▶ **STATED PROBLEM**
Select every line below containing the word "that".

***** GIVEN DATA

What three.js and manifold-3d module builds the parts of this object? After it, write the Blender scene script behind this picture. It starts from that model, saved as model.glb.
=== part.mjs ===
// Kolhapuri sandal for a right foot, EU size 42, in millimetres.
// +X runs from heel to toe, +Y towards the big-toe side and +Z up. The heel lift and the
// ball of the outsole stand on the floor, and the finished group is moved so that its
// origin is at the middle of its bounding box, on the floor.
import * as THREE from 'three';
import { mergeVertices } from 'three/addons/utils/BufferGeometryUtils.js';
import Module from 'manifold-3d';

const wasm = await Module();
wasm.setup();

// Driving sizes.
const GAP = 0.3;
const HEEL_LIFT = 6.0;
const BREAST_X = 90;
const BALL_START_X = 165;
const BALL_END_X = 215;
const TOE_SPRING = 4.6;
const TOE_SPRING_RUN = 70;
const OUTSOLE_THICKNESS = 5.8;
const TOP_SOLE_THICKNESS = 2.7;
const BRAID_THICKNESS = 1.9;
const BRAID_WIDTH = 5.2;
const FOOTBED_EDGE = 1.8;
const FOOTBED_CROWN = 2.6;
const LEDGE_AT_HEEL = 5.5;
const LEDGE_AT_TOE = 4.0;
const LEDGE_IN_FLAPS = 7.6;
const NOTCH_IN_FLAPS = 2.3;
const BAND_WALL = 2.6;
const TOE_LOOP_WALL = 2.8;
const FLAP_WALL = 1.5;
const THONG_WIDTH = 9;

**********

▶ **FINISHED TASK**
What three.js and manifold-3d module builds the parts of this object? After it, write the Blender scene script behind this picture. It starts from that model, saved as model.glb.
// ball of the outsole stand on the floor, and the finished group is moved so that its